JOB: Quote the listing below word for word, stopping after the line that contains "# sharp edges that the cuts leave.".
....
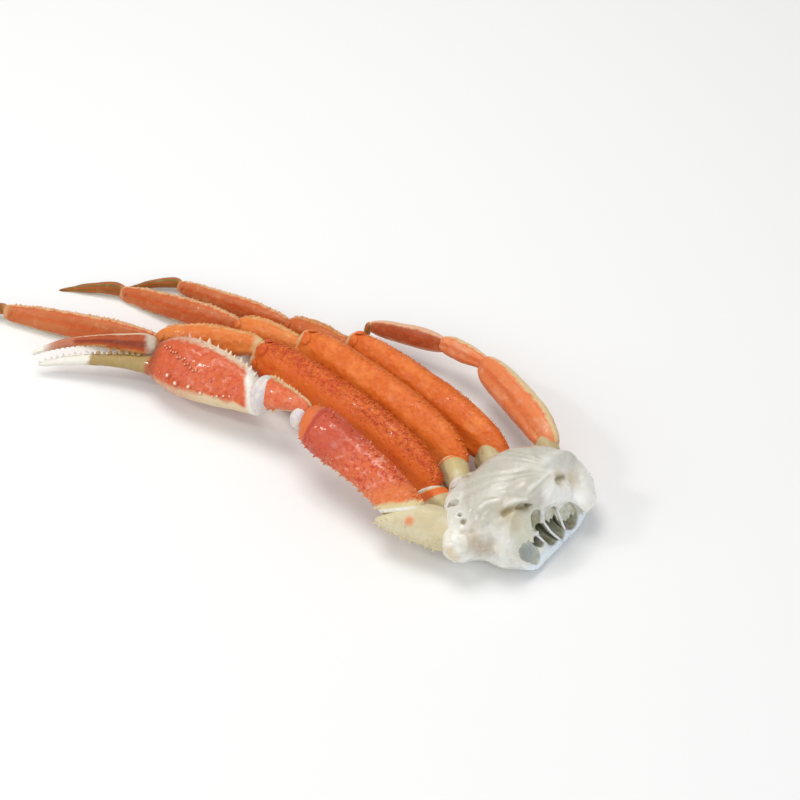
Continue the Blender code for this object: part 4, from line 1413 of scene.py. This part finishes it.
MEAT_CREASE = ((74.0, -65.0, 18.9), (76.5, -65.6, 19.6), (79.1, -66.1, 19.8))
MEMBRANE = ((89.5, -63.0, 22.5), (94, -62.0, 20.0), (97.5, -60.0, 17.5))
MEMBRANE_LOW = ((92, -66.5, 16.0), (96.0, -64.0, 14.0), (98.5, -61.0, 13.5))
MEAT = ((80, -66, 15), (74, -66, 14), (87, -68, 11), (82, -62, 18), (90, -70, 8))
RELIEF = [(path, 0.8, 0.12) for path in FAN_RIDGES] + [  # path, width and height in mm
    (FACET, 1.2, 0.5),
    (BRIGHT_FOLD, 0.8, 0.5),
    (SECOND_FOLD, 0.8, 0.45),
    (CREVICE, 0.9, -2.0),
    (PANEL_EDGE, 0.8, 0.6),
    (PANEL_SIDE, 0.8, 0.6),
    (BULGE, 4.5, 1.8),
    (PORE_HOLLOW, 3.4, -1.6),
    (LEFT_RIDGE, 0.7, 0.25),
    (MEAT_CREASE, 0.6, -0.7),
    (MEMBRANE, 2.4, -0.7),
]
MEAT_REACH = 9.0
LUMPS_SIZE, FIBRES_SIZE = 3.2, 1.4
print("paths:", len(RELIEF))

# %% Press and raise them, and make the meat lumpy
points = vertex_places(body).astype(float)
normals = vertex_normals(body)
push = np.zeros(len(points))
for path, width, height in RELIEF:
    push += height * along_path(path, points, width)
meat = near_points(MEAT, points, MEAT_REACH)
lumpy = np.array([
    noise.noise(Vector(p) / LUMPS_SIZE) + 0.5 * noise.noise(Vector(p) / FIBRES_SIZE) for p in points
])
push += (0.08 + 1.1 * meat) * lumpy
points += normals * push[:, None]
points[:, 2] = np.maximum(points[:, 2], PEBBLE_GAP)
body.data.vertices.foreach_set("co", points.astype(np.float32).ravel())
print("pushed by", round(push.min(), 2), "to", round(push.max(), 2), "mm")

# %% [markdown]
# ## Cells, pore and pockets
# The cells are smooth hollows, so each is cut out with a stretched sphere. Small boxes with rounded
# edges cut the pockets between the walls at the legs' roots. A light remesh then softens the
# sharp edges that the cuts leave.

# %% Cut the cells, the pore and the pockets
CELLS = (  # along the face, up it, half width, half height, depth, degrees its top leans left
    (13.9, 8.2, 3.9, 7.8, 7.0, 9),
    (20.6, 6.2, 4.3, 6.0, 6.5, 14),
    (9.4, 6.8, 2.9, 6.0, 6.5, 24),
    (6.8, 15.4, 2.4, 4.6, 1.7, -16),
    (4.6, 7.4, 1.6, 3.3, 4.5, 26),
    (-1.4, 7.4, 3.0, 5.2, 1.5, 30),
    (0.5, 5.6, 2.9, 5.4, 1.4, 12),
    (-2.9, 9.6, 1.6, 2.6, 1.2, 55),
    (5.0, 12.9, 0.6, 1.4, 3.5, -10),
    (0.3, 10.8, 0.7, 0.5, 3.0, 0),
    (5.6, 22.2, 0.9, 0.6, 4.0, 20),
)
CELL_MIDDLE = -0.6  # out of the sawn face, so a cell's middle lies a little behind it
POCKETS = (  # place in mm and the half sizes of a small box
    (77.0, -42.2, 22.2, 1.5, 1.2, 2.6),
    (72.2, -46.4, 20.4, 1.4, 1.0, 2.6),
    (72.2, -54.2, 19.8, 1.8, 1.0, 2.0),
    (74.4, -59.4, 21.0, 0.7, 0.6, 2.5),
    (75.6, -61.7, 21.0, 0.8, 0.6, 1.6),
)
POCKET_TURN = Matrix.Rotation(math.radians(-25), 4, "Z") @ Matrix.Rotation(math.radians(-20), 4, "X")
PORE_RUN = Vector((0.6, 0.64, -0.47)).to_track_quat("X", "Z").to_matrix().to_4x4()
PORE_PLACE = Matrix.Translation((107.7, -48.2, 26.2)) @ PORE_RUN
PORE_SIZE = (3.4, 1.3, 4.6)


def box_cutter(x, y, z, wide, deep, high):
    """A box with rounded edges, turned as the pockets between the legs' walls are."""
    deselect_all()
    bpy.ops.mesh.primitive_cube_add(size=2.0)
    box = bpy.context.object
    bpy.ops.object.mode_set(mode="EDIT")
    bpy.ops.mesh.select_all(action="SELECT")
    bpy.ops.mesh.bevel(offset=0.35, segments=3)
    bpy.ops.object.mode_set(mode="OBJECT")
    size = Matrix.Diagonal((wide, deep, high, 1))
    apply_transform(box, Matrix.Translation((x, y, z)) @ POCKET_TURN @ size)
    return box


def cut_out(obj, cutters):
    """Cuts one object after another from a piece, as a Boolean modifier does."""
    for cutter in cutters:
        apply_modifier(obj, "BOOLEAN", operation="DIFFERENCE", solver="MANIFOLD", object=cutter)
        bpy.data.objects.remove(cutter)


cutters = [
    ellipsoid("cell", cut_place(across, rise, CELL_MIDDLE, lean), (wide, high, depth))
    for across, rise, wide, high, depth, lean in CELLS
]
cutters.append(ellipsoid("pore", PORE_PLACE, PORE_SIZE, 16))
cutters += [box_cutter(*pocket) for pocket in POCKETS]
cut_out(body, cutters)
melt(body, voxel=0.36, smooth=4)
keep_above(body, BODY_GAP)
print("body faces:", len(body.data.polygons))

# %% [markdown]
# ## Thin walls and torn skins
# Thin walls part the cells, and a mottled skin hangs in two of them, torn along its lower edge. A
# grid suits both: its points are moved to a curved surface, those past the tear are deleted, and
# Solidify gives the sheet its thickness.

# %% Hang the thin walls between the cells
SEPTA = (  # points of a wall's front edge, along and up the sawn face, and its depth
    (((16.5, 13.8), (16.9, 9.3), (17.1, 4.9), (17.8, 0.1), (18.2, -1.6)), 6.0),
    (((9.3, 17.0), (9.6, 11.5), (11.1, 6.5), (13.4, 1.7), (14.6, -0.8)), 6.0),
    (((3.2, 13.4), (3.8, 12.2), (5.8, 8.1), (7.6, 3.7), (8.4, 1.8)), 5.0),
)
TORN_SKINS = (  # middle along and up the face, half width, top and its lowest edge left and right, depth
    (14.0, 11.0, 4.2, 15.6, 9.4, 8.2, 0.9),
    (20.6, 8.0, 4.4, 12.6, 6.4, 1.8, 0.9),
)
SEPTUM_THICKNESS, SKIN_THICKNESS = 0.85, 0.35


def sheet(name, across_cuts, down_cuts, place_of, thickness, keep=None):
    """A thin wall: a grid whose points are moved to a surface, torn where it isn't kept."""
    deselect_all()
    bpy.ops.mesh.primitive_grid_add(x_subdivisions=across_cuts, y_subdivisions=down_cuts, size=2.0)
    wall = bpy.context.object
    wall.name = name
    if keep:
        bpy.ops.object.mode_set(mode="EDIT")
        select_verts(wall, lambda co: not keep((co.x + 1) / 2, (co.y + 1) / 2))
        bpy.ops.mesh.delete(type="VERT")
        bpy.ops.object.mode_set(mode="OBJECT")
    for vert in wall.data.vertices:
        vert.co = place_of((vert.co.x + 1) / 2, (vert.co.y + 1) / 2)
    keep_above(wall, WALL_GAP)
    apply_modifier(wall, "SOLIDIFY", thickness=thickness, offset=0.0)
    apply_modifier(wall, "SUBSURF", levels=1, render_levels=1)
    return wall


def septum(number, front, depth):
    """A wall whose front edge runs through points of the face and sags inwards between them."""

    def place(share, inward):
        """A point at a share of the way down the front edge and a share of the depth inwards."""
        spot = share * (len(front) - 1)
        i = min(int(spot), len(front) - 2)
        step = spot - i
        across = front[i][0] * (1 - step) + front[i + 1][0] * step
        rise = front[i][1] * (1 - step) + front[i + 1][1] * step
        sag = 0.5 * math.sin(math.pi * share)
        wave = 0.35 * math.sin(5 * inward + 4 * share + number)
        lean = (0.5 * depth + wave) * inward
        return cut_place(across + lean, rise - 0.4 * depth * inward, 0.1 - sag - depth * inward).translation

    return sheet(f"septum_{number}", 16, 8, place, SEPTUM_THICKNESS)


def torn_skin(number, across, rise, wide, top, low_left, low_right, depth):
    """A mottled skin that hangs in a cell and is torn along its lower edge."""

    def place(share, down):
        """A point at a share of the way across the skin and down it."""
        low = low_left + (low_right - low_left) * share
        height = top - (top - low) * 1.3 * down
        fold = 0.25 * noise.noise(Vector((share * 6, down * 6, number)))
        proud = fold - depth - 0.5 * math.sin(math.pi * share) - 0.9 * down
        return cut_place(across + (2 * share - 1) * wide - 0.2 * (height - rise), height, proud).translation

    def kept(share, down):
        """Whether the skin is still whole there."""
        return down < 0.76 + 0.26 * noise.noise(Vector((share * 6.0, 3.1 * number, 0.5)))

    return sheet(f"torn_skin_{number}", 40, 30, place, SKIN_THICKNESS, kept)


walls = [septum(i, *given) for i, given in enumerate(SEPTA)]
skins = [torn_skin(i, *given) for i, given in enumerate(TORN_SKINS)]
print("walls:", len(walls), "torn skins:", len(skins))

# %% [markdown]
# ## Tints of the flesh, and its painted light and shade
# Real flesh isn't one white: it is yellow at the legs' roots and greenish behind a membrane. Painted
# shade makes it nearly black deep in the cells and the pore slit and dark in the creases and pockets,
# and painted highlights run along the folds. All of these sit in places that no noise pattern knows,
# so every vertex stores how strongly each covers it, and the material reads those numbers.

# %% Say where the flesh is tinted
YELLOW_SPOTS = ((108.0, -48.0, 26.0), (112.0, -44.0, 20.0))
YELLOW_FOLD = ((87.5, -59.5, 25.0), (92.0, -62.5, 21.0), (92.2, -65.7, 18.8))
YELLOW_CORNER = ((70.8, -69.3, 13.8), (71.4, -70.5, 12.1))
LEG_ROOTS = [limb[0].start - ORIGIN for limb in LIMBS]
PINK_MEAT = ((79.2, -66.5, 16.5), (82.5, -67.5, 14))
CLEAR_SPOT = ((96.9, -65.5, 7.5),)


def on_face(points):
    """Along, up and out of the sawn face, in mm."""
    axes = np.array([list(a) for a in cut_axes()])
    return (points - np.array(CUT_FOOT)) @ axes.T


def strongest(*masks):
    """The greatest of some masks at each point."""
    return np.maximum.reduce(masks)


def share_in_cells(points, behind):
    """1 in a cell, fading at the cell's own wall and at the sawn face."""
    inside = np.zeros(len(points))
    for across, rise, wide, high, depth, lean in CELLS:
        turn = np.array(cut_place(across, rise, CELL_MIDDLE, lean).inverted())
        local = points @ turn[:3, :3].T + turn[:3, 3]
        shell = np.linalg.norm(local / np.array((wide, high, depth)), axis=1)
        inside = np.maximum(inside, np.clip((1.16 - shell) / 0.08, 0, 1))
    return inside * np.clip((behind - 0.5) / 0.5, 0, 1)


# %% Note the tints, painted shade and painted highlights on the body half, its walls and its skins
def note_fan(obj, points):
    """The fan of creases on the top, which fades down the flanks and towards its foot."""
    around = np.arctan2(points[:, 1] - FAN_FOOT.y, points[:, 0] - FAN_FOOT.x)
    far = np.hypot(points[:, 0] - FAN_FOOT.x, points[:, 1] - FAN_FOOT.y)
    streak = 0.5 + 0.5 * np.sin(around * 34 + 2.2 * np.sin(around * 11 + 0.07 * far))
    fan = np.clip((points[:, 2] - 19) / 4, 0, 1) * np.clip((far - 5) / 8, 0, 1)
    set_attribute(obj, "streak", streak * fan)
    set_attribute(obj, "fan", fan)


def note_cells(obj, points, behind, up, wall):
    """The cells, the painted shade deep in them and in the pore slit, and the pale rim under them."""
    in_cell = share_in_cells(points, behind)
    # painted shade, darker further behind the sawn face and higher up in the cell
    inside = np.clip((behind - 0.9) / 3.0, 0, 1) * (0.3 + 0.7 * np.clip((up - 1.0) / 6.0, 0, 1))
    # painted shade in the pore slit
    pore = 0.5 * along_path(PORE_SLIT, points, 0.7)
    set_attribute(obj, "deep", np.maximum(in_cell * inside * (1 - wall), pore))
    set_attribute(obj, "cell", in_cell * (1 - 0.5 * wall))
    set_attribute(obj, "rim", (behind < 3.5) * np.clip((4.5 - up) / 3, 0, 1) * (1 - in_cell))


def note_tints(obj, points, behind, wall):
    """Painted shade in creases and pockets, tinted membranes and meat, painted highlights on folds."""
    # painted shade in the crevice, the meat's crease, below the pockets and in the pore slit
    crease = along_path(CREVICE, points, 1.6) + 0.35 * along_path(MEAT_CREASE, points, 0.9)
    crease += near_points([(x, y, z - high) for x, y, z, wide, deep, high in POCKETS], points, 2.2)
    crease += along_path(PORE_SLIT, points, 1.2)
    green = strongest(along_path(MEMBRANE, points, 4.5), along_path(MEMBRANE_LOW, points, 4.5))
    yellow = strongest(
        near_points(YELLOW_SPOTS, points, 5.0),
        0.5 * along_path(YELLOW_FOLD, points, 2.2),
        0.9 * near_points(YELLOW_CORNER, points, 3.5),
        0.7 * near_points(LEG_ROOTS, points, 8.5),
    )
    # painted highlights along the folds and the panel edge; the bulge and the thin walls are whiter flesh
    fold_highlights = [0.45 * along_path(path, points, 0.6) for path in (BRIGHT_FOLD, SECOND_FOLD, PANEL_EDGE)]
    bright = strongest(0.8 * along_path(BULGE, points, 5), *fold_highlights)
    set_attribute(obj, "crease", np.clip(crease, 0, 1))
    set_attribute(obj, "green", green)
    set_attribute(obj, "yellow", yellow)
    set_attribute(obj, "pink", near_points(PINK_MEAT, points, 6.0))
    set_attribute(obj, "clear", near_points(CLEAR_SPOT, points, 8.5) * (behind > 1.0))
    set_attribute(obj, "bright", np.maximum(bright, wall == 1.0))


def note_body(obj, wall=0.0):
    """Stores all masks of the flesh. wall is 0 on the body, 1 on a thin wall, between on a skin."""
    points = vertex_places(obj).astype(float)
    face = on_face(points)
    up, behind = face[:, 1], -face[:, 2]
    note_fan(obj, points)
    note_cells(obj, points, behind, up, wall)
    note_tints(obj, points, behind, wall)


note_body(body)
for wall in walls:
    note_body(wall, 1.0)
for skin in skins:
    note_body(skin, 0.7)
join(body, walls + skins)

# %% Finish the body half
apply_transform(body, Matrix.Scale(MM, 4))
body.data.materials.clear()
body.data.materials.append(FLESH)
body.data.shade_smooth()
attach(body, "root")
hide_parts("shoulder")
print("body half faces:", len(body.data.polygons))

for template in (SPINE, GRANULE, TOOTH, KNOB):
    bpy.data.objects.remove(template)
....
RESPONSE:
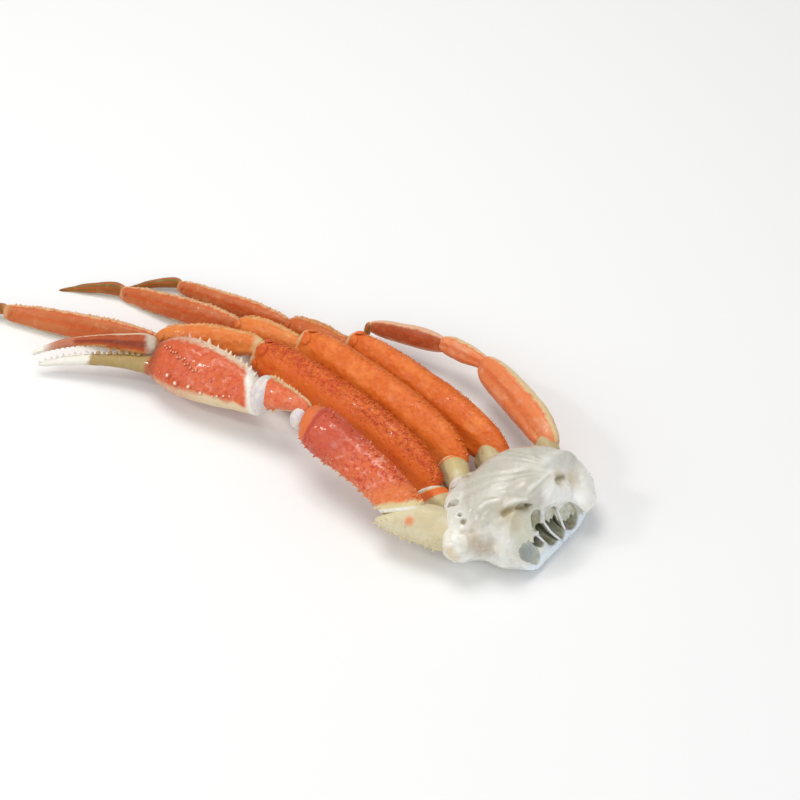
Continue the Blender code for this object: part 4, from line 1413 of scene.py. This part finishes it.
MEAT_CREASE = ((74.0, -65.0, 18.9), (76.5, -65.6, 19.6), (79.1, -66.1, 19.8))
MEMBRANE = ((89.5, -63.0, 22.5), (94, -62.0, 20.0), (97.5, -60.0, 17.5))
MEMBRANE_LOW = ((92, -66.5, 16.0), (96.0, -64.0, 14.0), (98.5, -61.0, 13.5))
MEAT = ((80, -66, 15), (74, -66, 14), (87, -68, 11), (82, -62, 18), (90, -70, 8))
RELIEF = [(path, 0.8, 0.12) for path in FAN_RIDGES] + [  # path, width and height in mm
    (FACET, 1.2, 0.5),
    (BRIGHT_FOLD, 0.8, 0.5),
    (SECOND_FOLD, 0.8, 0.45),
    (CREVICE, 0.9, -2.0),
    (PANEL_EDGE, 0.8, 0.6),
    (PANEL_SIDE, 0.8, 0.6),
    (BULGE, 4.5, 1.8),
    (PORE_HOLLOW, 3.4, -1.6),
    (LEFT_RIDGE, 0.7, 0.25),
    (MEAT_CREASE, 0.6, -0.7),
    (MEMBRANE, 2.4, -0.7),
]
MEAT_REACH = 9.0
LUMPS_SIZE, FIBRES_SIZE = 3.2, 1.4
print("paths:", len(RELIEF))

# %% Press and raise them, and make the meat lumpy
points = vertex_places(body).astype(float)
normals = vertex_normals(body)
push = np.zeros(len(points))
for path, width, height in RELIEF:
    push += height * along_path(path, points, width)
meat = near_points(MEAT, points, MEAT_REACH)
lumpy = np.array([
    noise.noise(Vector(p) / LUMPS_SIZE) + 0.5 * noise.noise(Vector(p) / FIBRES_SIZE) for p in points
])
push += (0.08 + 1.1 * meat) * lumpy
points += normals * push[:, None]
points[:, 2] = np.maximum(points[:, 2], PEBBLE_GAP)
body.data.vertices.foreach_set("co", points.astype(np.float32).ravel())
print("pushed by", round(push.min(), 2), "to", round(push.max(), 2), "mm")

# %% [markdown]
# ## Cells, pore and pockets
# The cells are smooth hollows, so each is cut out with a stretched sphere. Small boxes with rounded
# edges cut the pockets between the walls at the legs' roots. A light remesh then softens the
# sharp edges that the cuts leave.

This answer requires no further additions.